At the time of writing (April 2005) I have identified over 1,000 missing scripts, and received just over 200 of those requested. The Theatres Act has made the newspapers again for the first time since the late 60s, and Jack Reading’s tenacity has made the nation’s theatrical heritage richer than ever. Some theatres and companies deposit scripts regularly without being prompted, some deposit when prompted, many do not deposit at all, and were probably not even aware of their duty to until a few months ago.
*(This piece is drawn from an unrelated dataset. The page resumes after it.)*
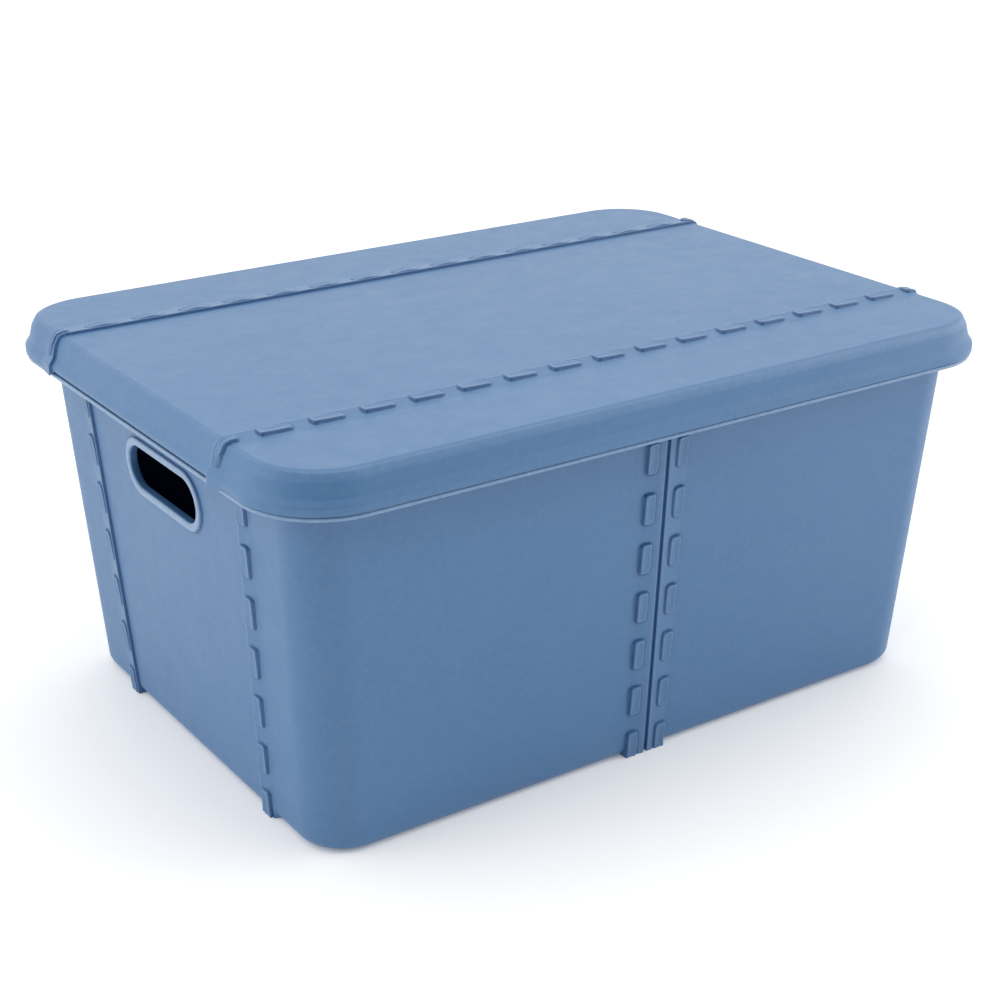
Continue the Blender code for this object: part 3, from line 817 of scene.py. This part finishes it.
class Nodes:
    """Short calls to make and join shader nodes."""

    def __init__(self, material):
        self.tree = material.node_tree

    def socket(self, node, key):
        """A node's input by its name, with _ for a space, or as i and its number."""
        if key[0] == "i" and key[1:].isdigit():
            return node.inputs[int(key[1:])]
        return node.inputs[key.replace("_", " ")]

    def add(self, kind, settings=None, **inputs):
        """A node with its properties and its inputs set or linked."""
        node = self.tree.nodes.new(kind)
        for key, value in (settings or {}).items():
            setattr(node, key, value)
        for key, value in inputs.items():
            if isinstance(value, bpy.types.NodeSocket):
                self.tree.links.new(value, self.socket(node, key))
            else:
                self.socket(node, key).default_value = value
        return node

    def noise(self, place, scale, detail, roughness):
        node = self.add('ShaderNodeTexNoise', i0=place, Scale=scale, Detail=detail, Roughness=roughness)
        return node.outputs[0]

    def math(self, operation, *values):
        inputs = {"i" + str(number): value for number, value in enumerate(values)}
        return self.add('ShaderNodeMath', {"operation": operation}, **inputs).outputs[0]

    def shade(self, name):
        """A mesh's own shade, stored at its points."""
        return self.add('ShaderNodeAttribute', {"attribute_name": name}).outputs['Fac']

    def ramp(self, factor, start, end, low=0.0, high=1.0):
        """A clamped linear map of factor from [start, end] to [low, high]."""
        node = self.add('ShaderNodeMapRange', i0=factor, i1=start, i2=end, i3=low, i4=high)
        return node.outputs[0]

    def mix(self, factor, first, second):
        return self.add('ShaderNodeMix', {"data_type": 'RGBA'}, i0=factor, i6=first, i7=second).outputs[2]


BLUE = (0.068, 0.182, 0.374, 1.0)
BLUE_DEEP = (0.061, 0.170, 0.358, 1.0)
BLUE_PALE = (0.088, 0.208, 0.402, 1.0)
# painted highlight colour
PAINTED_HIGHLIGHT_BLUE = (0.215, 0.345, 0.540, 1.0)
# painted shade colour
PAINTED_SHADE_BLUE = (0.030, 0.110, 0.285, 1.0)
SHEEN = 0.6


def plastic(name, seed):
    material = bpy.data.materials.new(name)
    material.use_nodes = True
    nodes = Nodes(material)
    shader = material.node_tree.nodes['Principled BSDF']
    place = nodes.add('ShaderNodeTexCoord').outputs['Object']
    moved = nodes.add('ShaderNodeMapping', i0=place, i1=(seed, seed * 0.7, seed * 0.3)).outputs[0]
    mottle = nodes.noise(moved, 240.0, 4.0, 0.65)
    grain = nodes.noise(moved, 1500.0, 2.0, 0.6)
    # mask of the painted highlight, stored at the mesh's points
    edge = nodes.shade("edge")
    nodes.tree.links.new(plastic_colour(nodes, moved, mottle, grain, edge), shader.inputs['Base Color'])
    nodes.tree.links.new(plastic_roughness(nodes, moved, edge), shader.inputs['Roughness'])
    nodes.tree.links.new(plastic_normal(nodes, moved, grain), shader.inputs['Normal'])
    shader.inputs['Specular IOR Level'].default_value = SHEEN
    shader.inputs['IOR'].default_value = 1.47
    return material


def plastic_colour(nodes, place, mottle, grain, edge):
    """Blue that varies slowly and in fine mottling and grain, with a patchy painted highlight on raised edges
    and painted shade in hollows.
    """
    clouds = nodes.noise(place, 7.0, 4.0, 0.55)
    colour = nodes.mix(nodes.ramp(clouds, 0.35, 0.65), BLUE, BLUE_DEEP)
    colour = nodes.mix(nodes.ramp(mottle, 0.42, 0.66, high=0.45), colour, BLUE_PALE)
    colour = nodes.mix(nodes.ramp(grain, 0.45, 0.70, high=0.50), colour, BLUE_PALE)
    # the painted highlight, broken up by the mottling
    patchy_highlight = nodes.math('MULTIPLY', edge, nodes.ramp(mottle, 0.35, 0.6, low=0.7))
    colour = nodes.mix(nodes.ramp(patchy_highlight, 0.0, 2.0, high=0.80), colour, PAINTED_HIGHLIGHT_BLUE)
    # painted shade in the hollows, from the mesh's mark
    return nodes.mix(nodes.ramp(nodes.shade("painted_shade"), 0.0, 1.0, high=0.85), colour, PAINTED_SHADE_BLUE)


def plastic_roughness(nodes, place, edge):
    """Satin with faint scuffs, and smoother where the edge highlight is painted."""
    stretched = nodes.add('ShaderNodeMapping', i0=place, i3=(0.8, 1.0, 1.0)).outputs[0]
    scuffs = nodes.noise(stretched, 60.0, 5.0, 0.7)
    plain = nodes.ramp(scuffs, 0.30, 0.7, low=0.40, high=0.50)
    highlight_gloss = nodes.ramp(edge, 0.0, 2.0, high=0.22)
    return nodes.math('SUBTRACT', plain, highlight_gloss)


def plastic_normal(nodes, place, grain):
    """A fine grain with specks, on slow waves of the moulded surface."""
    specks = nodes.add('ShaderNodeTexVoronoi', i0=place, Scale=900.0).outputs[0]
    height = nodes.math('MULTIPLY_ADD', specks, 0.6, grain)
    fine = nodes.add('ShaderNodeBump', Strength=0.26, Distance=0.08 * MM, Height=height).outputs[0]
    waves = nodes.noise(place, 26.0, 2.0, 0.5)
    return nodes.add('ShaderNodeBump', Strength=0.18, Distance=0.6 * MM, Height=waves, Normal=fine).outputs[0]


def dress(thing, node, material):
    thing.data.materials.append(material)
    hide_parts(node)
    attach(thing, node)


# Stage, lights and camera

# The camera as fitted to the photo: AZIMUTH is round from the front, and it looks at the point that is
# AIM_RIGHT and AIM_UP from the origin in the picture's own directions
AZIMUTH = math.radians(-34.38)
ELEVATION = math.radians(22.47)
DISTANCE = 1.3505
AIM_RIGHT = 0.4 * MM
AIM_UP = 110.8 * MM
LENS = 67.62                   # mm, over a sensor of SENSOR mm
SENSOR = 36.0

# The room: bright all round, and dark low on the side that the camera is on
ROOM_BRIGHT = 1.30
ROOM_DARK = 0.0
ROOM_COLOUR = (1.0, 0.985, 0.96, 1.0)
DARK_TURN = math.radians(4)    # middle of the dark side, from the camera
DARK_RISE = math.radians(-4)
DARK_EDGES = (0.10, 0.78)      # cosines from its middle at which it starts and is full

FLOOR_HALF = 14.0
FLOOR_GAP = 0.2 * MM           # floor under the crate
FLOOR_GLOW = 0.16
FLOOR_GREY = (0.93, 0.93, 0.93, 1.0)
FLOOR_PALE = (0.95, 0.95, 0.95, 1.0)


def look_from(azimuth, elevation):
    """Directions of a view: back towards the eye, right and up."""
    back = Vector((math.sin(azimuth) * math.cos(elevation), -math.cos(azimuth) * math.cos(elevation),
                   math.sin(elevation)))
    right = Vector((math.cos(azimuth), math.sin(azimuth), 0.0))
    return back, right, back.cross(right)


def add_camera():
    back, right, up = look_from(AZIMUTH, ELEVATION)
    data = bpy.data.cameras.new("camera")
    data.lens = LENS
    data.sensor_width = SENSOR
    data.clip_end = 50
    camera = bpy.data.objects.new("camera", data)
    camera.location = back * DISTANCE + right * AIM_RIGHT + up * AIM_UP
    camera.rotation_euler = back.to_track_quat('Z', 'Y').to_euler()
    bpy.context.scene.collection.objects.link(camera)
    bpy.context.scene.camera = camera


def softbox(name, azimuth, elevation, distance, width, height, power):
    """A rectangular light in a direction (degrees) from the crate's middle, facing it."""
    back, _, _ = look_from(math.radians(azimuth), math.radians(elevation))
    data = bpy.data.lights.new(name, 'AREA')
    data.shape = 'RECTANGLE'
    data.size = width
    data.size_y = height
    data.energy = power
    light = bpy.data.objects.new(name, data)
    light.location = back * distance + Vector((0, 0, HEIGHT / 2))
    light.rotation_euler = back.to_track_quat('Z', 'Y').to_euler()
    bpy.context.scene.collection.objects.link(light)


def add_floor():
    mesh = bpy.data.meshes.new("floor")
    corners = [(FLOOR_HALF * sx, FLOOR_HALF * sy, 0) for sx, sy in ((-1, -1), (1, -1), (1, 1), (-1, 1))]
    mesh.from_pydata(corners, [], [(0, 1, 2, 3)])
    floor = bpy.data.objects.new("floor", mesh)
    floor.location.z = -FLOOR_GAP
    bpy.context.scene.collection.objects.link(floor)
    material = bpy.data.materials.new("floor_pale")
    material.use_nodes = True
    nodes = Nodes(material)
    shader = material.node_tree.nodes['Principled BSDF']
    noise = nodes.add('ShaderNodeTexNoise', Scale=3.0, Detail=2.0).outputs[0]
    colour = nodes.mix(nodes.ramp(noise, 0.3, 0.7), FLOOR_GREY, FLOOR_PALE)
    nodes.tree.links.new(colour, shader.inputs['Base Color'])
    shader.inputs['Roughness'].default_value = 0.9
    shader.inputs['Specular IOR Level'].default_value = 0.1
    shader.inputs['Emission Color'].default_value = (1.0, 1.0, 1.0, 1.0)
    shader.inputs['Emission Strength'].default_value = FLOOR_GLOW
    mesh.materials.append(material)


def add_world():
    """A white room that is dark low on the camera's side."""
    world = bpy.data.worlds.new("studio")
    bpy.context.scene.world = world
    world.use_nodes = True
    nodes = Nodes(world)
    direction = nodes.add('ShaderNodeTexCoord').outputs['Generated']
    dark_side, _, _ = look_from(AZIMUTH + DARK_TURN, DARK_RISE)
    toward = nodes.add('ShaderNodeVectorMath', {"operation": 'DOT_PRODUCT'}, i0=direction, i1=dark_side)
    strength = nodes.ramp(toward.outputs['Value'], *DARK_EDGES, low=ROOM_BRIGHT, high=ROOM_DARK)
    background = world.node_tree.nodes['Background']
    background.inputs['Color'].default_value = ROOM_COLOUR
    world.node_tree.links.new(strength, background.inputs['Strength'])


dress(build_tub(), "tub", plastic("tub_plastic_fine", 0.0))
dress(build_lid(), "lid", plastic("lid_plastic_fine", 3.1))
bpy.context.scene.view_settings.view_transform = 'Standard'
add_camera()
add_floor()
add_world()
softbox("overhead", azimuth=-20, elevation=62, distance=2.4, width=2.2, height=1.6, power=6)
softbox("left", azimuth=-104, elevation=24, distance=2.4, width=1.4, height=1.4, power=7)
softbox("right", azimuth=56, elevation=16, distance=1.25, width=0.6, height=0.9, power=2.2)
softbox("spark", azimuth=-50, elevation=42, distance=2.0, width=0.12, height=0.12, power=1.2)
What has become clear from my correspondence with various theatre workers is that the urgency of live performance leaves little room for the consideration of posterity. With the support of the Arts Council and the help of TMA members I hope that we can boost the British Library’s collection without putting more pressure on an already pressurised sector. Equally, in order not to put further strain on the British Library, I would ask that in the first instance, all enquiries are directed to us at Sheffield, rather than to the Library. If you are looking to deposit scripts the general rule of thumb is that anything pre-2004 should come to Sheffield, and anything else should be sent to the Department of Western Manuscripts of the British Library, marked PLAYSCRIPT on the envelope. These scripts will then be deposited at the British Library in a public ceremony at the end of 2005. I would like to thank everyone who has responded to me so far, particularly those who have endured further enquiries, or bravely borne the bad news that there are 30, 40, 100 scripts missing from their theatre. Also my thanks to Peter Cheeseman, Colin Chambers, Nicola Thorold and Charles Hart at the Arts Council who have helped set me on the right course.